Квартира Руслановой напоминала музей. Кто ребенком страдал от нищеты, всю жизнь будет страшиться призрака бедности. Была ли великая русская певица стяжательницей? А был ли Есенин пьяницей? Сколько раз изменял жене Пушкин? Зачем Шаляпин эмигрировал?
Герой Достоевского Митя Карамазов говорил, что уж слишком человек широк: и плохому, и хорошему он поклоняется – надо бы его сузить. Фразу эту растиражировали, прибавив к ней – «русский». Наверное, не без причины...
И ведь сузили. После Руслановой была Зыкина – и все. Я слушала современных, они прежде всего самовыражаются, у каждой роман с самой собой. Вот, например, одна, известная, сегодня она выглядит моложе, чем 20 лет назад.
Ее песни не бередят душу. Мне, эгоистическому слушателю, хочется, чтобы народная исполнительница была искренней, с лицом, которое ей дала природа. Чтобы было это лицо без ботокса и гелей – с морщинками, которые соответствуют пережитым ею радостям и горестям. А может, не в лице дело. Но доверия не получается, от души к душе не получается.
Рассказывают, что Лидия Русланова отчитала как-то одну певицу: «Конечно, ты про любовь поешь, тут кричать вроде бы ни к чему, но хоть любимый-то твой признания должен услышать?! И потом, что же ты поешь, любезная моя? Что же это у тебя вся любовь какая-то неудачная: он ушел, она изменила, они не встретились┘ А радость-то где же? А дети-то откуда берутся? И еще – ты объявляешь: народная песня Сибири! Ты, моя любезная, народную-то песню не трогай! Она без тебя обойдется, и ты без нее проживешь!»
Даже не очень качественные записи Руслановой магически воздействуют на слушателей. В отзывах на YouTube люди, молодые и пожилые, на разных языках признаются в восторге, в морозе по коже, в том, что от этих песен им хочется и плакать, и смеяться одновременно.
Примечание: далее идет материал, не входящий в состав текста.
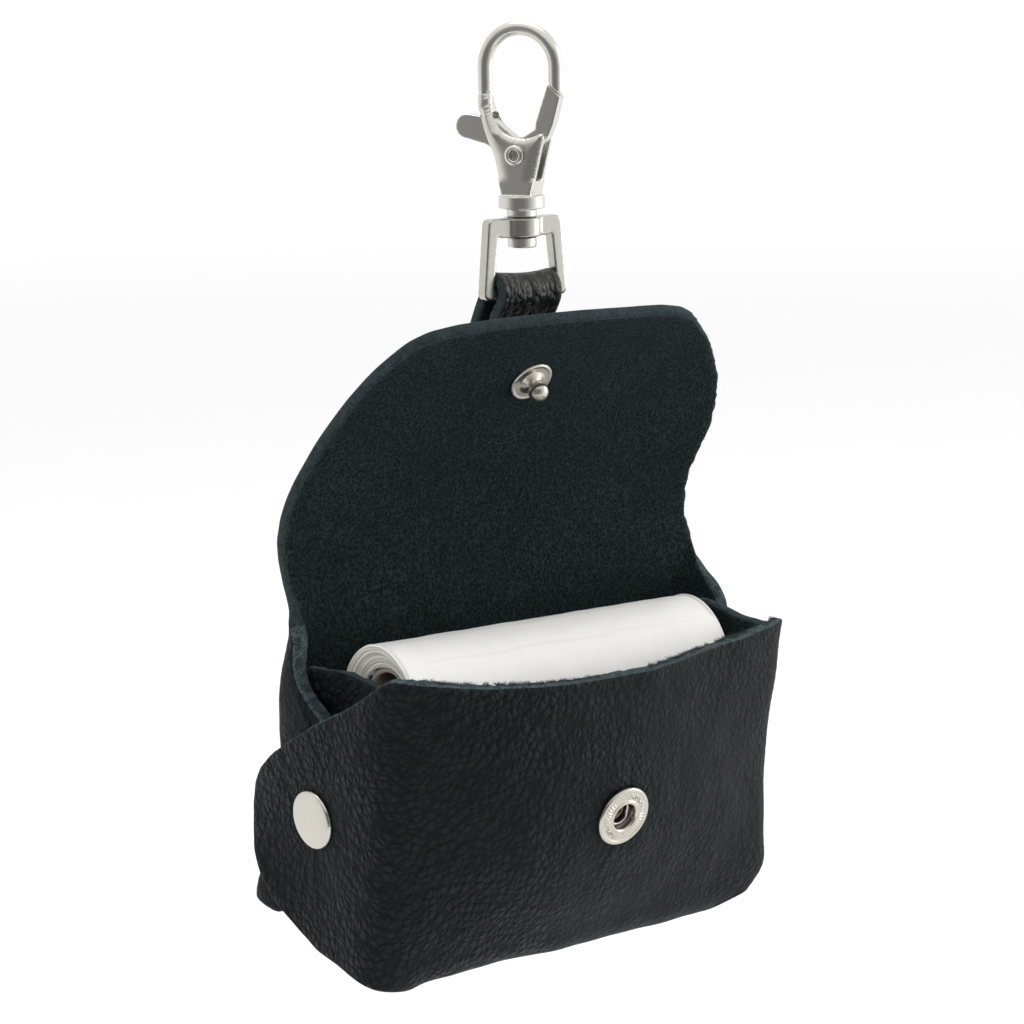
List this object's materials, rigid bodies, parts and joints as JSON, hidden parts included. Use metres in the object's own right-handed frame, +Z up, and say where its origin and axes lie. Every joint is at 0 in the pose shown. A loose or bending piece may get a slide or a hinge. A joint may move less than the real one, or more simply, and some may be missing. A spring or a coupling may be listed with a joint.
{
  "type": "dog poop bag dispenser",
  "caption": "Black leather pouch with an open press-stud flap, holding a roll of dog waste bags and hanging by a riveted strap from a swivel trigger hook",
  "frame": {"origin": "The inside top of the trigger hook's bow, where the loop it hangs from bears, on the swivel's axis.", "axes": "+Z is straight up along the swivel's axis, +Y points from the pouch's front to its back, +X to the right of someone facing the pouch's front."},
  "size_m": [0.0824, 0.0481, 0.1451],
  "materials": {
    "nickel": "polished",
    "spring_steel": "satin",
    "black_leather": "satin",
    "white_film": "satin",
    "grey_card": "matte"
  },
  "bodies": {
    "hook": {"hook_body": "nickel", "gate_pin": "nickel", "gate_spring": "spring_steel"},
    "gate": {"hook_gate": "nickel"},
    "eye": {"swivel_eye": "nickel"},
    "pouch": {"hanging_strap": "black_leather", "strap_rivet_cap": "nickel", "strap_rivet_post": "nickel", "pouch_back": "black_leather", "pouch_bottom": "black_leather", "pouch_front": "black_leather", "front_ear_left": "black_leather", "front_ear_right": "black_leather", "back_ear_left": "black_leather", "back_ear_right": "black_leather", "side_gusset_left": "black_leather", "side_gusset_right": "black_leather", "side_rivet_cap_left": "nickel", "side_rivet_cap_right": "nickel", "side_rivet_post_left": "nickel", "side_rivet_post_right": "nickel", "snap_socket": "nickel", "socket_spring": "spring_steel", "socket_eyelet": "nickel"},
    "flap": {"flap": "black_leather", "snap_stud": "nickel", "stud_cap": "nickel"},
    "core": {"roll_core": "grey_card"},
    "roll": {"bag_roll": "white_film"}
  },
  "joints": [
    {"name": "gate_pivot", "type": "hinge", "parent": "hook", "child": "gate", "pos_m": [0, 0, -0.0181], "axis": [-0.848, -0.5299, 0], "range_deg": [0, 28], "stiffness_Nm_per_rad": 0.03, "springref_deg": -22.92, "deforming": ["gate_spring"]},
    {"name": "swivel", "type": "hinge", "parent": "hook", "child": "eye", "pos_m": [0, 0, -0.0293], "axis": [0, 0, 1], "continuous": true},
    {"name": "strap_swing", "type": "hinge", "parent": "eye", "child": "pouch", "pos_m": [0, 0, -0.03923], "axis": [1, 0, 0], "range_deg": [-75, 75]},
    {"name": "flap_hinge", "type": "hinge", "parent": "pouch", "child": "flap", "pos_m": [0, 0.00978, -0.08775], "axis": [1, 0, 0], "range_deg": [0, 80]},
    {"name": "roll_lift", "type": "slide", "parent": "pouch", "child": "core", "axis": [0, -0.1977, 0.9803], "range_m": [-0.024, 0.036]},
    {"name": "roll_spin", "type": "hinge", "parent": "core", "child": "roll", "pos_m": [0, -0.00407, -0.10151], "axis": [1, 0, 0], "continuous": true}
  ]
}
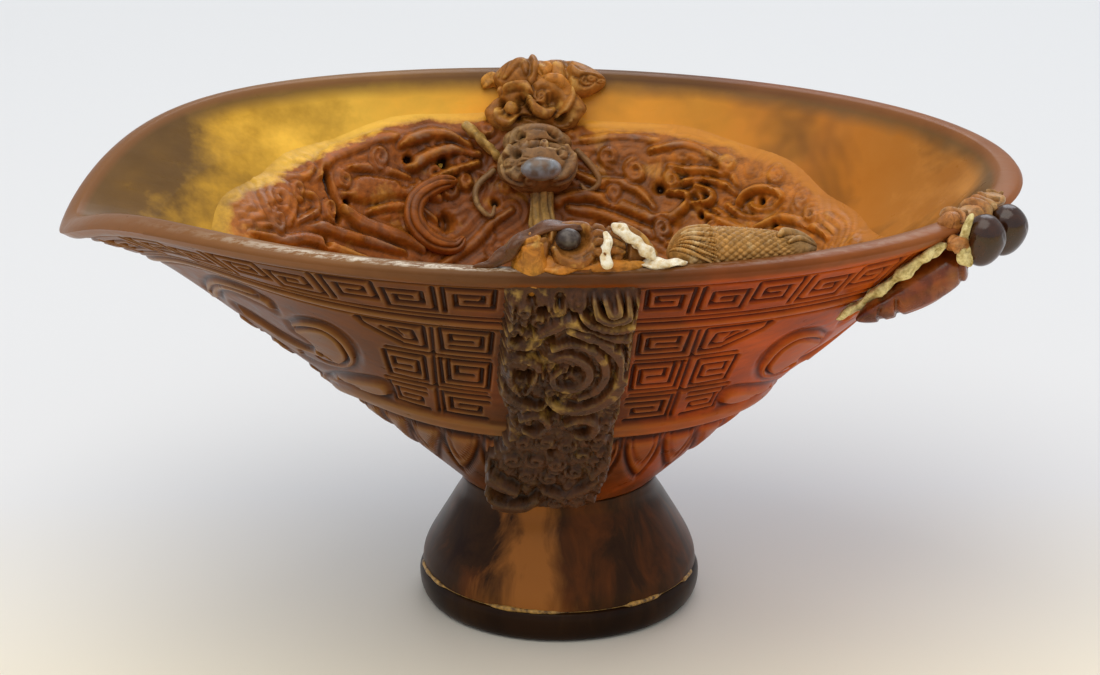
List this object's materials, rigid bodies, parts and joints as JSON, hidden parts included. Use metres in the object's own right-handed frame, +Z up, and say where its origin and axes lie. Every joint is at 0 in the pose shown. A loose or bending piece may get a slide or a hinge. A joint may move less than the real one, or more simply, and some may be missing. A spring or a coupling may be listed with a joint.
{
  "type": "libation cup",
  "caption": "Boat-shaped carved horn libation cup with a spout, relief-carved sides and lining, a lobed handle and a flared round foot.",
  "frame": {"origin": "centre of the flat underside of the foot", "axes": "+Z up, -X towards the spout and +X towards the rounded end, -Y towards the front flange that faces the viewer"},
  "size_m": [0.169, 0.1106, 0.0895],
  "materials": {
    "bowl_horn": "polished translucent horn, golden inside and brown carved outside",
    "bed_horn": "carved reddish horn with dark crevices",
    "foot_horn": "polished dark horn with an amber translucent patch",
    "base_horn": "dark polished horn",
    "flange_horn": "carved dark horn with golden wear",
    "crest_horn": "carved horn, satin",
    "handle_horn": "polished red-brown horn",
    "knob_horn": "highly polished dark horn",
    "yellow_horn": "pale translucent horn",
    "slate_bead": "polished blue-grey bead",
    "cream_adhesive": "dried cream adhesive",
    "gold_adhesive": "dried golden adhesive"
  },
  "bodies": {
    "root": {"bowl": "bowl_horn", "cloud_bed": "bed_horn", "neck_dowel": "base_horn", "foot": "foot_horn", "foot_base": "base_horn", "foot_seam_bead": "gold_adhesive", "front_flange": "flange_horn", "back_flange": "flange_horn", "front_crest": "crest_horn", "front_crest_bead": "slate_bead", "front_crest_filler": "cream_adhesive", "rim_dragon_body": "crest_horn", "back_crest": "crest_horn", "centre_head": "crest_horn", "centre_pearl": "slate_bead", "centre_pillar": "yellow_horn", "whisker_left": "crest_horn", "whisker_right": "crest_horn", "horn_rod": "yellow_horn", "cloud_curl": "bed_horn", "handle": "handle_horn", "handle_knob_near": "knob_horn", "handle_knob_far": "knob_horn", "handle_collar": "handle_horn", "handle_filler": "cream_adhesive"}
  },
  "joints": []
}
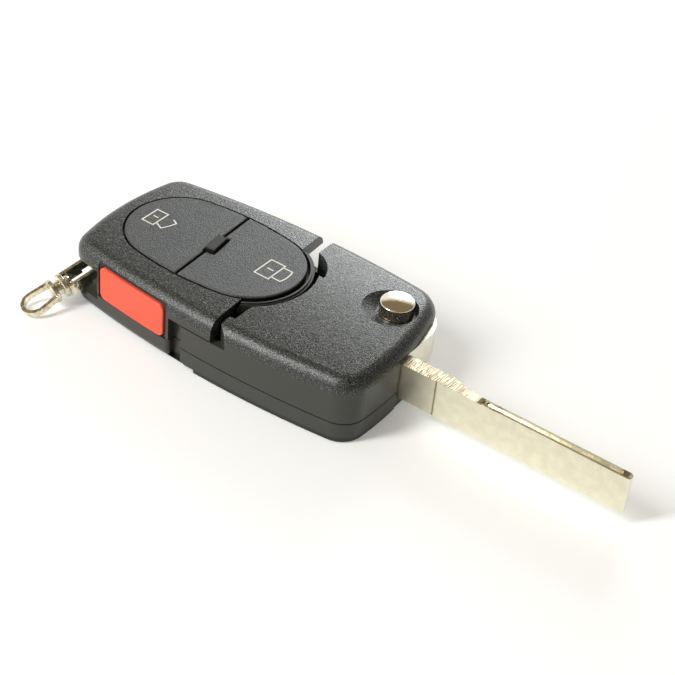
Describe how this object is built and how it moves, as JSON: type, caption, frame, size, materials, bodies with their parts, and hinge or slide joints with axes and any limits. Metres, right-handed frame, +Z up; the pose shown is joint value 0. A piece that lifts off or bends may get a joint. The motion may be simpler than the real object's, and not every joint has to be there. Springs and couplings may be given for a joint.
{
  "type": "car remote key",
  "caption": "Flip-out car remote key: key head with folding blade and release button, clip-on remote unit with lock buttons, alarm button and swivel ring link.",
  "frame": {"origin": "on the resting face, under the hinge axis of the blade", "axes": "+X along the open blade to its tip, +Y to the side into which the blade folds, +Z up out of the button face"},
  "size_m": [0.1287, 0.0495, 0.0168],
  "materials": {
    "textured_shell": "grained moulding",
    "lower_shell": "satin moulding",
    "pad_plastic": "fine grain",
    "bezel_plastic": "satin",
    "window_plastic": "smoked, glossy",
    "alarm_red": "satin",
    "frame_plastic": "satin",
    "blade_nickel": "nickel plated, satin",
    "hub_nickel": "nickel plated, cast",
    "button_nickel": "bright nickel",
    "ring_nickel": "bright nickel",
    "steel": "plain steel",
    "board_green": "solder mask",
    "chip_black": "moulded",
    "switch_body": "moulded",
    "lamp_white": "clear",
    "cell_steel": "satin",
    "contact_metal": "spring strip",
    "glass_black": "sealed brick"
  },
  "bodies": {
    "key_head": {"head_top_shell": "textured_shell", "head_lower_shell": "lower_shell", "transponder": "glass_black", "head_screws": "steel"},
    "blade_body": {"blade": "blade_nickel", "blade_hub": "hub_nickel", "blade_roll_pin": "steel"},
    "release": {"release_button": "button_nickel", "release_spring": "steel"},
    "remote_unit": {"remote_top_cover": "textured_shell", "remote_lower_cover": "lower_shell", "button_bezel": "bezel_plastic", "light_window": "window_plastic", "alarm_button_frame": "frame_plastic", "circuit_board": "board_green", "unlock_switch": "switch_body", "lock_switch": "switch_body", "alarm_switch": "switch_body", "indicator_led": "lamp_white", "control_chip": "chip_black", "crystal": "cell_steel", "coin_battery": "cell_steel", "battery_contact_negative": "contact_metal", "battery_contact_positive": "contact_metal", "ring_post": "steel"},
    "unlock": {"unlock_button": "pad_plastic"},
    "lock": {"lock_button": "pad_plastic"},
    "alarm": {"alarm_button": "alarm_red"},
    "link": {"ring_link": "ring_nickel"},
    "eye": {"end_loop": "ring_nickel", "swivel_rivet": "ring_nickel", "swivel_washer": "ring_nickel"}
  },
  "joints": [
    {"name": "blade_fold", "type": "hinge", "parent": "key_head", "child": "blade_body", "pos_m": [0, 0, 0.0073], "axis": [0, 0, 1], "range_deg": [0, 180]},
    {"name": "release_push", "type": "slide", "parent": "key_head", "child": "release", "axis": [0, 0, -1], "range_m": [0, 0.0016], "stiffness_N_per_m": 1200, "springref_m": -0.001, "deforming": ["release_spring"]},
    {"name": "remote_pull", "type": "slide", "parent": "key_head", "child": "remote_unit", "axis": [-1, 0, 0], "range_m": [0, 0.012]},
    {"name": "unlock_press", "type": "slide", "parent": "remote_unit", "child": "unlock", "axis": [0, 0, -1], "range_m": [0, 0.0004], "stiffness_N_per_m": 2500, "springref_m": -0.0004},
    {"name": "lock_press", "type": "slide", "parent": "remote_unit", "child": "lock", "axis": [0, 0, -1], "range_m": [0, 0.0004], "stiffness_N_per_m": 2500, "springref_m": -0.0004},
    {"name": "alarm_press", "type": "slide", "parent": "remote_unit", "child": "alarm", "axis": [0, 1, 0], "range_m": [0, 0.0006], "stiffness_N_per_m": 2500, "springref_m": -0.0004},
    {"name": "link_swing", "type": "hinge", "parent": "remote_unit", "child": "link", "pos_m": [-0.0615, -0.0197, 0.0073], "axis": [0, 0, 1], "range_deg": [-80, 20]},
    {"name": "eye_swivel", "type": "hinge", "parent": "link", "child": "eye", "pos_m": [-0.0615, -0.0197, 0.0073], "axis": [-0.2825, -0.907, -0.3123], "continuous": true}
  ]
}
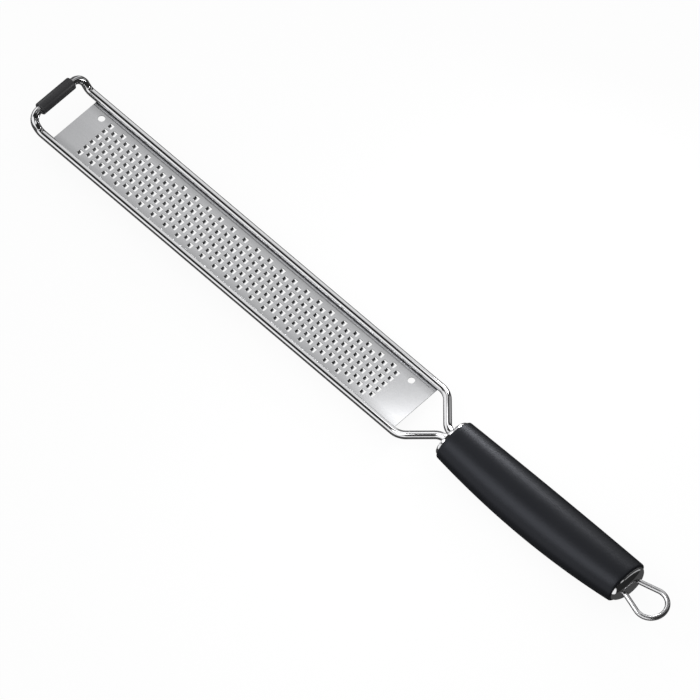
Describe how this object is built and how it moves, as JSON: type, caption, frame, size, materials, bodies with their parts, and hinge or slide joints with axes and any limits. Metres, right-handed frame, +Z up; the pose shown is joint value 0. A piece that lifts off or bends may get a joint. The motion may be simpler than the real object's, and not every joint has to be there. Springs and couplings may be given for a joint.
{
  "type": "fine grater",
  "caption": "Hand-held fine grater: long toothed blade in a bent wire frame, raised foot with a rubber sleeve, oval soft grip and wire hanging loop.",
  "frame": {"origin": "centre of the bounding box, at the level of the surface that the grip's belly lies on", "axes": "+X from the foot at the tip to the hanging loop, +Y towards the side with the two round holes, +Z up and away from the teeth"},
  "size_m": [0.3958, 0.036, 0.0217],
  "materials": {
    "blade_steel": "satin rolled sheet",
    "wire_steel": "polished stainless wire",
    "cap_steel": "polished stainless cap",
    "grip_plastic": "soft-touch matte",
    "sleeve_rubber": "matte black rubber"
  },
  "bodies": {
    "root": {"blade": "blade_steel", "wire_frame": "wire_steel", "tip_sleeve": "sleeve_rubber", "front_cap": "cap_steel", "grip": "grip_plastic", "rear_cap": "cap_steel", "hanging_loop": "wire_steel"}
  },
  "joints": []
}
Русские сразу видят детство: «Тогда мы были НАРОД». У кого мать с шестью сестрами эти песни пела, у кого – дед с бабкой и молодые тогда родители. Иностранцы волнуются: «О чем она поет?» Да обо всем на свете – о старых валенках, бескрайних просторах, о том, что у какой-нибудь разини она уведет миленочка, о сердце своем разбитом. И мы вместе с ней поем... Снять бы художественный фильм про ее судьбу. Хотя актрису придется долго искать.